2. How To Train Your Dragon – Battling The Green Death
I’m maybe a little biased here, but in a film that contains memorable, jaw-dropping spectacle from start to finish it’s difficult to single out a particular scene for special mention. One of the only digital animations to utilise an Oscar-nominated cinematographer (Roger Deakins collaborates frequently with the Coen brothers), every scene is structured to make full use of the 3D technology. It is well documented that 3D is at its most effective during aerial scenes and DreamWorks’ How To Train Your Dragon exploits this to wonderful effect. While one such flight sequence–which shows out heroes soar high above Berk to the inspiring melody of John Powell’s Test Drive–comes immediately to mind, it is the finale which sees Hiccup and Toothless face off against the monstrous Green Death which arguably takes the most breath away.
1. Avatar – I See You
In development since 1994, it is little wonder that 2009’s game-changer Avatar should take the top spot here.
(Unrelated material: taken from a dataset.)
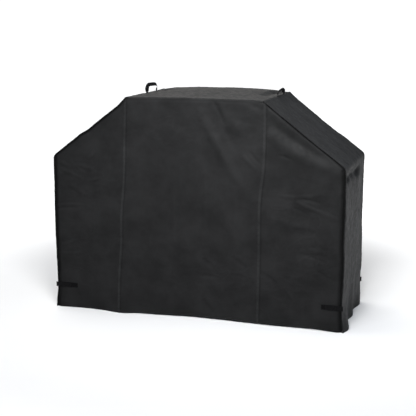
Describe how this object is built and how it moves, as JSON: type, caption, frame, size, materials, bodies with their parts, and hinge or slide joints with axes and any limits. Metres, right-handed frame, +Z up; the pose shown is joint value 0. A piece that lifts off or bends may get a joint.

The first film that I ever saw in Real D, it blew me away with its expansive world-building, astonishing bio-diversity and innovative use of what was once (and perhaps still is) considered the ultimate gimmick. Most scenes could be cited as the most spectacular moment in a film brimming with spectacle, but it is the aerial assault in the film’s final act which, as in How To Train Your Dragon, manages to steal the show. As great swarms of Banshee-mounted Na’vi and Scorpion Gunships swoop in and out from between the floating Hallelujah Mountains, you could be forgiven for thinking you had just experienced the eighth wonder of the modern world. In eye-popping 3D.
So what’s your favourite 3D moment? Or are you waiting for the release of Ang Lee’s Life of Pi before you make up your mind?